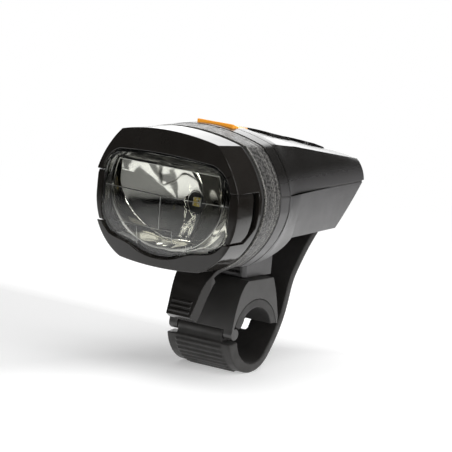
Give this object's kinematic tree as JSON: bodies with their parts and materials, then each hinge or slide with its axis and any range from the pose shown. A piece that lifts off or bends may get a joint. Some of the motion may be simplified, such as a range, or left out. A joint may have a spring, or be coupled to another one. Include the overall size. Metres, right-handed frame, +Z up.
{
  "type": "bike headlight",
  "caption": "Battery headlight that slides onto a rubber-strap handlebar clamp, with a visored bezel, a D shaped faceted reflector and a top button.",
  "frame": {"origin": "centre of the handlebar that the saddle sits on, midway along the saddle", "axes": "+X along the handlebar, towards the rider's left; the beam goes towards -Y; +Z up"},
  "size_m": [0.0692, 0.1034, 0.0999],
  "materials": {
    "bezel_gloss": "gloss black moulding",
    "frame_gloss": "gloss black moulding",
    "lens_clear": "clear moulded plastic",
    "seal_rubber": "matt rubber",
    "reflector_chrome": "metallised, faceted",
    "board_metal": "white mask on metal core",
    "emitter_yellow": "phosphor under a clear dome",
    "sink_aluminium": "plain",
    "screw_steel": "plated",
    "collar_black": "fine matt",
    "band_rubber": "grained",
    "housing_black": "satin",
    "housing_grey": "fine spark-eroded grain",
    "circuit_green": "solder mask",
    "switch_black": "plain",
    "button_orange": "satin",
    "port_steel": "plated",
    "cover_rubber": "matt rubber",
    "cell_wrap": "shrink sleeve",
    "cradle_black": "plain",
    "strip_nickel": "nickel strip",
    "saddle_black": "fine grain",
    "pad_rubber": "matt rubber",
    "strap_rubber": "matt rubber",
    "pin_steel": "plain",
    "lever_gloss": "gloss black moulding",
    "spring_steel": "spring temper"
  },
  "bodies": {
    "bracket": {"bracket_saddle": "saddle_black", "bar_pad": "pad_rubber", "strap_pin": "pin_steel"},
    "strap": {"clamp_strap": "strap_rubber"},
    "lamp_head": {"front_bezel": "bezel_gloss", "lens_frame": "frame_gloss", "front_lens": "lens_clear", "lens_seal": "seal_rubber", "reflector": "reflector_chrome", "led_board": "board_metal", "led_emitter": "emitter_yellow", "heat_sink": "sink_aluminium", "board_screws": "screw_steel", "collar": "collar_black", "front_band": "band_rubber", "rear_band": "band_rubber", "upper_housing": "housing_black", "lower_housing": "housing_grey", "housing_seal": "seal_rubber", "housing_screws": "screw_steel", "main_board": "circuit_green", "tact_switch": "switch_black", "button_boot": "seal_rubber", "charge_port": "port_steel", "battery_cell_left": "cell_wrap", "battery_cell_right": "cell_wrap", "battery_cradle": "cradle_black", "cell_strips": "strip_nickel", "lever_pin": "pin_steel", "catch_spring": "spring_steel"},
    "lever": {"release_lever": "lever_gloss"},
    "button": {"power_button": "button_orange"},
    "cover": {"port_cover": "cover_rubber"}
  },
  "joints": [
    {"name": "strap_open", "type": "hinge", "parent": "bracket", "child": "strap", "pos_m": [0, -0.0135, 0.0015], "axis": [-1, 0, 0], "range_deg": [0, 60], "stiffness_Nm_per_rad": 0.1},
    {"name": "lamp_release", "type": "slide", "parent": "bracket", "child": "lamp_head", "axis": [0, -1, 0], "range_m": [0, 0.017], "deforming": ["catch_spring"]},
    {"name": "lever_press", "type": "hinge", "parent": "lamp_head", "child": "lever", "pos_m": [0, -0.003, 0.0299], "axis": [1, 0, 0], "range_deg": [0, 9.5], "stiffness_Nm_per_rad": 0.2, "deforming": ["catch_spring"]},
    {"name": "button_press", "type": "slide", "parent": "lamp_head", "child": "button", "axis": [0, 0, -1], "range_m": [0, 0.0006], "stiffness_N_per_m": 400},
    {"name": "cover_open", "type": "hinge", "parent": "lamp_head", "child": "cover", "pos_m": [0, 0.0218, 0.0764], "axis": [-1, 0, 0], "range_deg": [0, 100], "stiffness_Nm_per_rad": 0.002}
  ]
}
====
→ **EXERCISE**
Copy each line above that contains the string "with".

→ **FINISHED TASK**
Give this object's kinematic tree as JSON: bodies with their parts and materials, then each hinge or slide with its axis and any range from the pose shown. A piece that lifts off or bends may get a joint. Some of the motion may be simplified, such as a range, or left out. A joint may have a spring, or be coupled to another one. Include the overall size. Metres, right-handed frame, +Z up.
  "caption": "Battery headlight that slides onto a rubber-strap handlebar clamp, with a visored bezel, a D shaped faceted reflector and a top button.",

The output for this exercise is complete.